During the Greek uprising a government minister complained most about the inability to have an object of group to negotiate with, no demands to mediate. Those actions existed on a different plane than the state. Against the state's imposition of sameness, people in the streets created divergence and multiplicity. The streets became indefinable as actions proliferated, changing the environment with the participants themselves. It became a terrain impossible to define, impossible to limit as the very structures of control had broke down. The inability of the state to mediate these actions was precisely due to the existence of the actions of a plane that could not be mediated. It was not for anything specific but for the possibility of possibility, the very energy that destroys limits. This is a strategy of disappearance unable to be defined, unable to be categorized, and therefore unable to be policed. It was a fight over the possibility of control.
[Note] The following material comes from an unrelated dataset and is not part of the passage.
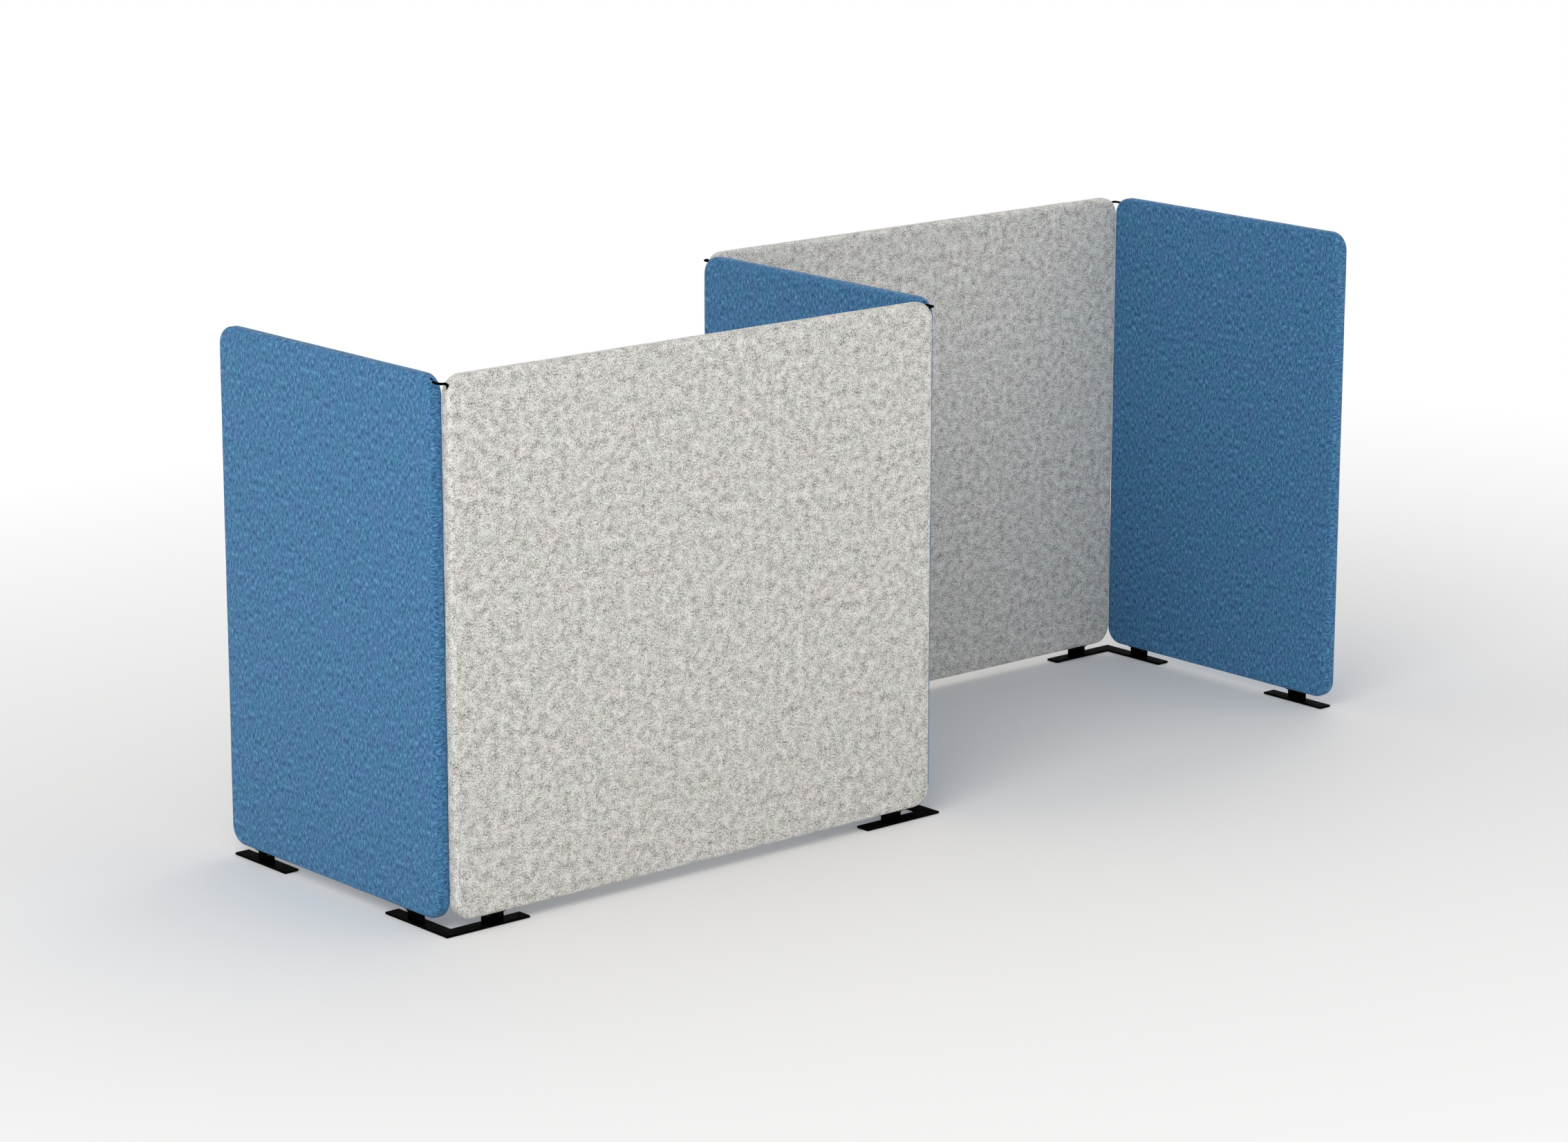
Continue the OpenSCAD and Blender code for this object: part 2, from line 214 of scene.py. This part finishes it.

Not that the G20 was anywhere close to the intensity of Greece, but that type of situation can only exist to the degree that it is invisible to the state, that there are too many dynamics, too many actions to stabilize. But this disappearance from the plane of the state, from the state's gaze, is also an appearance on the level of daily life, a level where life and action link up in ways that can only create dynamic situations. Resistance struck a chord, it resonated, and that resonance built itself into an energy that shook the city. It escaped the bounds of the removed specialists of political action and broke out, it became social war, or at least a glimpse of what that resonance may feel like. It opened a window into something else. What that is, is up to us to decide.